Дома здесь интересные. Некоторые блоггеры ужасаются, что в Москве люди все еще вынуждены жить в хрущевках. Тут хрущевок нет. Люди по большей части обитают в двухэтажных деревянных бараках, почерневших уже от старости. Построены они были еще до Великой Отечественной, а потому ныне выглядят очень архаично. Тут тебе начинает казаться, что ты попал во времена Гражданской войны. Только вывеска «Россельхозбанка» возвращает меня в XXI век.

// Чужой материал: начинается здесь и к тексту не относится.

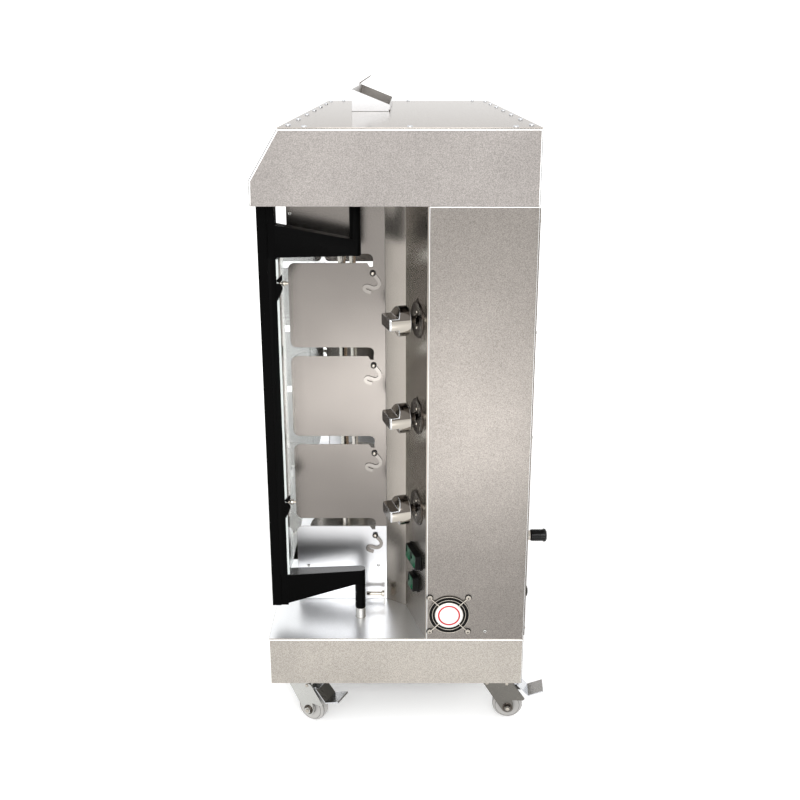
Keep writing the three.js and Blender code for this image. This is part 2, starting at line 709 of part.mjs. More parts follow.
// ---------------------------------------------------------------- hood
const addHood = () => {
  const lipH = 42;
  const slopeX = -190;
  const wallTop = TOP_Z - SHEET - GAP;
  const profile = (inset, low) => [
    [FRONT + inset, low],
    [FRONT + inset, HOOD_Z + lipH - inset * 0.5],
    [slopeX + inset * 0.5, wallTop - inset],
    [BACK - inset, wallTop - inset],
    [BACK - inset, low],
  ];
  const rim = 25;
  const shell = cut(
    prismY(profile(0, HOOD_Z), [-HALF_W, HALF_W]),
    prismY(profile(THICK_SHEET, HOOD_Z - 5), [THICK_SHEET - HALF_W, HALF_W - THICK_SHEET]),
    block([slopeX + rim, BACK - rim], [rim - HALF_W, HALF_W - rim], [wallTop - 10, wallTop + 5]),
  );
  add('hood_shell', shell, brushed());

  const throat = block(
    [FLUE.x[0] + 3, FLUE.x[1] - 3],
    [FLUE.y[0] + 3, FLUE.y[1] - 3],
    [TOP_Z - 10, TOP_Z + 10],
  );
  const plate = block([slopeX, BACK], [-HALF_W, HALF_W], [TOP_Z - SHEET, TOP_Z]);
  add('top_plate', cut(plate, throat), polished());

  const inset = THICK_SHEET + GAP;
  const floorZ = [HOOD_Z, HOOD_Z + THICK_SHEET];
  let floor = block([FRONT + inset, BACK - inset], [inset - HALF_W, HALF_W - inset], floorZ);
  for (const side of SIDES) {
    const y = side.sign * SPIT.y;
    const pivotY = fromSide(side, PIVOT.inset);
    const spitHole = bar(12, [SPIT.x, y, HOOD_Z - 2], [SPIT.x, y, HOOD_Z + 5], 16);
    const exhaust = block([-66, -24], [side.sign * 60, side.sign * 330], [HOOD_Z - 2, HOOD_Z + 5]);
    const pinEnd = -STUB.high - STUB.pinLength;
    const stub = turned(
      [
        [0, pinEnd],
        [STUB.pin, pinEnd],
        [STUB.pin, -STUB.high],
        [STUB.radius, -STUB.high],
        [STUB.radius, 1],
        [0, 1],
      ],
      16,
    );
    floor = join(cut(floor, spitHole, exhaust), stub.translate(PIVOT.x, pivotY, HOOD_Z));
  }
  add('hood_floor', floor, brushed());
};

// open-topped collar round the flue outlet, with a sloping rim, a skirt down into the hood and a bent tab
const addFlue = () => {
  const [x0, x1] = FLUE.x;
  const [y0, y1] = FLUE.y;
  const low = TOP_Z + GAP;
  const rim = [[x0, low], [x1, low], [x1, TOP_Z + FLUE.low], [x0, TOP_Z + FLUE.high]];
  const { step } = FLUE;
  const bore = step + SHEET;
  const skirt = block([x0 + step, x1 - step], [y0 + step, y1 - step], [TOP_Z - FLUE.skirt, low + 1]);
  const collar = cut(
    join(prismY(rim, [y0, y1]), skirt),
    block([x0 + SHEET, x1 - SHEET], [y0 + SHEET, y1 - SHEET], [low + SHEET, TOP_Z + 60]),
    block([x0 + bore, x1 - bore], [y0 + bore, y1 - bore], [TOP_Z - 60, low + 5]),
    block([x1 - SHEET - 1, x1 + 1], [y0 - 1, y0 + 30], [low - 1, low + 3.5]),
  );
  const top = TOP_Z + FLUE.high;
  const tab = prismY(
    [
      [x0, top - 6],
      [x0 + SHEET, top - 6],
      [x0 + SHEET, top + 4],
      [x0 + 27, top + 20.5],
      [x0 + 26, top + 22],
      [x0, top + 5.5],
    ],
    [y1 - 92, y1 - 2],
  );
  add('flue_collar', join(collar, tab), polished());
};

// ---------------------------------------------------------------- doors
// goose-neck frame: a square bar at the front edge and two arms that end in posts
const doorFrameGeometry = (side) => {
  const armT = 28;
  const seamX = BAR_X[0] + 16;
  const upright = cut(
    block(BAR_X, [fromSide(side, BAR_INSET), fromSide(side, BAR_INSET + BAR)], [DECK_Z + 41, HOOD_Z - 4.5]),
    block([seamX, BAR_X[1] + 1], [fromSide(side, BAR_INSET - 1), fromSide(side, BAR_INSET + 2)], [0, TOP_Z]),
  );

  // near and far faces of the arms: they narrow in plan from the bar to the post
  const near = { bar: BAR_INSET + 1, post: PIVOT.inset - PIVOT.radius };
  const far = { bar: near.bar + armT, post: PIVOT.inset + PIVOT.radius };
  const armY = [fromSide(side, near.bar), fromSide(side, far.post)];
  const armEdge = (face, x) => {
    const share = (x - seamX) / (PIVOT.x - seamX);
    return [x, fromSide(side, face.bar + share * (face.post - face.bar))];
  };
  const waste = (face, beyond) =>
    prismZ(
      [
        armEdge(face, seamX - 1),
        armEdge(face, PIVOT.x + 1),
        [PIVOT.x + 1, fromSide(side, beyond)],
        [seamX - 1, fromSide(side, beyond)],
      ],
      [DECK_Z, HOOD_Z],
    );
  const narrowed = (outline) =>
    cut(prismY(outline, armY), waste(near, near.bar - 3), waste(far, far.post + 3));

  const upper = narrowed([
    [seamX, DECK_Z + UPPER_ARM.bottom],
    [PIVOT.x, DECK_Z + UPPER_ARM.bottom],
    [PIVOT.x, DECK_Z + UPPER_ARM.topAtPost],
    [seamX, DECK_Z + UPPER_ARM.topAtBar],
  ]);
  const lower = narrowed([
    [seamX, DECK_Z + LOWER_ARM.bottomAtBar],
    [PIVOT.x, DECK_Z + LOWER_ARM.bottomAtPost],
    [PIVOT.x, DECK_Z + LOWER_ARM.top],
    [seamX, DECK_Z + LOWER_ARM.top],
  ]);

  const postTop = HOOD_Z - STUB.high - GAP;
  const postFoot = DECK_Z + STUB.low + GAP;
  const along = (z) => [PIVOT.x, fromSide(side, PIVOT.inset), z];
  const upperPost = bar(PIVOT.radius, along(DECK_Z + UPPER_ARM.bottom), along(postTop), 16);
  const lowerPost = bar(PIVOT.radius, along(postFoot), along(DECK_Z + LOWER_ARM.top), 16);
  const reach = STUB.pinLength + 1;
  return cut(
    join(upright, upper, lower, upperPost, lowerPost),
    bar(STUB.bore, along(postTop - reach), along(postTop + 1), 16),
    bar(STUB.bore, along(postFoot - 1), along(postFoot + reach), 16),
  );
};

const addDoors = () => {
  for (const side of SIDES) {
    add(`door_frame_${side.name}`, doorFrameGeometry(side), blackPaint());
    const paneX = [BAR_X[1] + GAP, BAR_X[1] + GAP + GLASS_T];
    const paneY = [fromSide(side, BAR_INSET + 1), side.sign * 3];
    const paneZ = [DECK_Z + LOWER_ARM.top + 2, DECK_Z + UPPER_ARM.bottom - 2];
    add(`door_glass_${side.name}`, block(paneX, paneY, paneZ), glass());
  }
};

addPlinth();
addUnderFrame();
addCasters();
addControlPanels();
addSidePanels();
addBackPanel();
addBurnerWall();
addBurners();
addShields();
addSpits();
addGasLine();
addKnobs();
addSwitches();
addFan();
addHood();
addFlue();
addDoors();

export default broiler;
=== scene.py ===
"""Looks of a vertical rotisserie broiler: steel cabinet on casters, goose-neck glass doors, gas knobs."""
import json
import math

import bmesh
import bpy
from mathutils import Matrix, Vector


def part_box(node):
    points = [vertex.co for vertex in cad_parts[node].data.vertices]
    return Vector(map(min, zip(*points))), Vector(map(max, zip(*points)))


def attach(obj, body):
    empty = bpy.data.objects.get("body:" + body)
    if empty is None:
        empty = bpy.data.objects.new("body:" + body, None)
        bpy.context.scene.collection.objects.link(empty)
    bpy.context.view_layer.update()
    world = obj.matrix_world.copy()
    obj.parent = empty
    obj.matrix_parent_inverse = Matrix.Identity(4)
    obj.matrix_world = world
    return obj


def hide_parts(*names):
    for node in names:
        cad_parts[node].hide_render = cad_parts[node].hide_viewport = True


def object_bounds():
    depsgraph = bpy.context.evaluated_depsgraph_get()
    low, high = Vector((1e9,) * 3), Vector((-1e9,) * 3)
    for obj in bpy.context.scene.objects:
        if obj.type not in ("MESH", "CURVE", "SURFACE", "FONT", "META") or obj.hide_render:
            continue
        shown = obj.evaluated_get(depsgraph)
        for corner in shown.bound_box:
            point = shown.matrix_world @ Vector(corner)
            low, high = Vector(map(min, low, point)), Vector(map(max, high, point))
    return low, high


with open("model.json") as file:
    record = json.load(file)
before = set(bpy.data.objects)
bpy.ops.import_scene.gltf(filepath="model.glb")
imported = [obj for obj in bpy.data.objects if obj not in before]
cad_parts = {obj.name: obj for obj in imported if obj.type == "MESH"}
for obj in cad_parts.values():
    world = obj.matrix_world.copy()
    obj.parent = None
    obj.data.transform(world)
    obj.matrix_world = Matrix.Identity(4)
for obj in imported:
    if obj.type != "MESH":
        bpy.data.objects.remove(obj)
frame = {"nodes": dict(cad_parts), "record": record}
cad_low, cad_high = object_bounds()

MM = 0.001
CABINET = "cabinet"
SIDES = {"right": -1, "left": 1}
LEVELS = ("top", "middle", "bottom")
CORNERS = ("front_right", "back_right", "front_left", "back_left")
PANEL_GAP = 0.3 * MM

# planes of the cabinet, read off the frame
hood_low, hood_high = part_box("hood_shell")
panel_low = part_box("side_panel_right")[0]
FRONT, BACK = hood_low.x, hood_high.x
HALF_W = hood_high.y
DECK = panel_low.z - PANEL_GAP
HOOD = hood_low.z
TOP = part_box("top_plate")[1].z
MID_X = (FRONT + BACK) / 2
joints = {j["name"]: j for j in frame["record"]["behaviour"]["joints"]}

X_AXIS = Vector((1, 0, 0))
Z_AXIS = Vector((0, 0, 1))


def spot(x, side, inset, above_deck):
    """A point by millimetres: X from the cabinet's middle, inset from a side face, height above the deck."""
    return Vector((MID_X + x * MM, SIDES[side] * (HALF_W - inset * MM), DECK + above_deck * MM))


def facing(origin, outward, up=Z_AXIS):
    """A frame whose +Z points outward and whose +Y leans to up."""
    z = Vector(outward).normalized()
    x = Vector(up).cross(z).normalized()
    turn = Matrix((x, z.cross(x), z)).transposed().to_4x4()
    return Matrix.Translation(origin) @ turn


def side_face(x, side, inset, above_deck):
    """A frame on a side face of the cabinet, +Z outward and +Y up."""
    return facing(spot(x, side, inset, above_deck), (0, SIDES[side], 0))


# ---------------------------------------------------------------- materials
def new_material(name):
    material = bpy.data.materials.new(name)
    material.use_nodes = True
    nodes = material.node_tree.nodes
    return material, nodes, material.node_tree.links, nodes["Principled BSDF"]


def noise(nodes, links, scale, detail, stretch=(1, 1, 1), rough=0.55):
    """Noise in object space, stretched along the axes; returns its value output."""
    coords = nodes.new("ShaderNodeTexCoord")
    mapping = nodes.new("ShaderNodeMapping")
    mapping.inputs["Scale"].default_value = stretch
    texture = nodes.new("ShaderNodeTexNoise")
    texture.inputs["Scale"].default_value = scale
    texture.inputs["Detail"].default_value = detail
    texture.inputs["Roughness"].default_value = rough
    links.new(coords.outputs["Object"], mapping.inputs["Vector"])
    links.new(mapping.outputs["Vector"], texture.inputs["Vector"])
    return texture.outputs["Fac"]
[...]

На часах уже 19:00. За окном стало совсем темно. Фонари тут горят только на главной улице, да и то не все, а только половина от их общего числа. Дворы погружены в непроглядный мрак. В некоторых окошках, установленных в гнилые деревянные рамы, горит тусклый желтый свет. Занавесок на окнах обычно не бывает, а потому с улицы можно видеть все, что происходит в комнате. Я останавливаю машину под окнами одного из тех самых двухэтажных бараков. Вспоминается фильм «Дурак». Я приоткрываю окошко автомобиля и начинаю всматриваться чужое окно и слушать чужие разговоры. Сейчас семья садится ужинать. Форточка у них открыта, а потому я могу слышать весь их разговор. Комната очень маленькая, как и обеденный стол. Люстра старая, еще советская. В дальнем углу работает старый-старый малюсенький телевизор. Работает плохо: изображение на нем постоянно расплывается. Люди с большим трудом рассаживаются, стараясь не потеснить друг друга. Я вижу лысого пожилого мужчину лет шестидесяти, одетого в спортивные штаны и майку-безрукавку. Рядом с ним бегают двое детей: одному из них, наверное, года четыре, а другому – два или три. Словом, определить это трудно. Видна очень дородная женщина в халате. На лице у нее выражение какой-то странной усталости и безразличия. В толстых пальцах ее зажата сигарета. Рядом с женщиной стоит мужчина лет сорока. Он обнимает ее одной рукой. Он тоже одет в треники и майку, а в руках у него бутылка пива. Люди ругаются, покрикивают друг на друга, жалуются на тяжелую жизнь.